We're such a handsome family!

Sometimes I look at folks facebook photos, (I rarely read status updates) and think I'm failing socially. Folks are out at all types of activities and posting the pics. I want to post photos of things I enjoy but I 1) lost my fb email to upload photos from my phone and 2) don't feel like uploading when I get home from a full morning/afternoon/evening. I do email photos to my mother and if I get the motivation to get that fb email, then I may be able to rejoin the fb photo upload.

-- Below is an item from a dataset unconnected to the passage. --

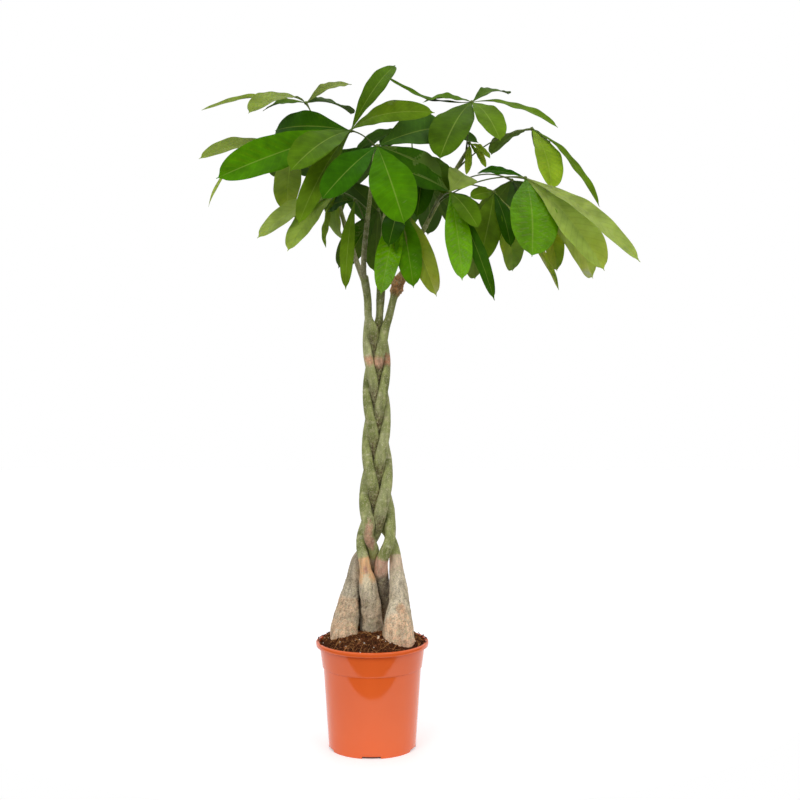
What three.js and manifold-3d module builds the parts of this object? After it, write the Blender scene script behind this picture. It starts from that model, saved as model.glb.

We also had fish, hence the title. I have a mental goal to have dinner relate to the first letter of the weekday. It only works out on Friday but one day......... taco tuesday, meatloaf monday, salmon Sunday, etc. is going to happen. My kids will be asked what they are having for dinner that evening and they may not know the exact food, but they will know what letter the food will start with.

These are my confessions.

Friday, November 4, 2011

rainy day

I haven't made plans for the day. Its raining. I do want us to get out of the house. The kids like to be lazy on Monday and Friday. TR likes to spend those days in her pajamas. Since play is the work of children and she plays 3 days a week she wants to relax on her off days. We may go to a museum or we may just spend the day chillaxing.

I toured a nursery school this week. 2 of the 5 mothers complained that their kids took 2 naps a day and the morning nap was during brunch time. The kids naps made them unable to brunch. Another mother brought her kid and left a little early because it was past his nap time.

My kids do not take morning naps but if they did, I might not need the nanny. My kids wake at 6:30 am and play hard until their nap in the very late afternoon.

My mother said they were probably realizing that they'd be paying to have their kids sleeepiprong at nursery school. That makes more sense, especially since these women had husbands and nannies.

I loved the nursery school but I will probably wait until kinder to send TR. If she was in school we could not enjoy our lazy mornings at home.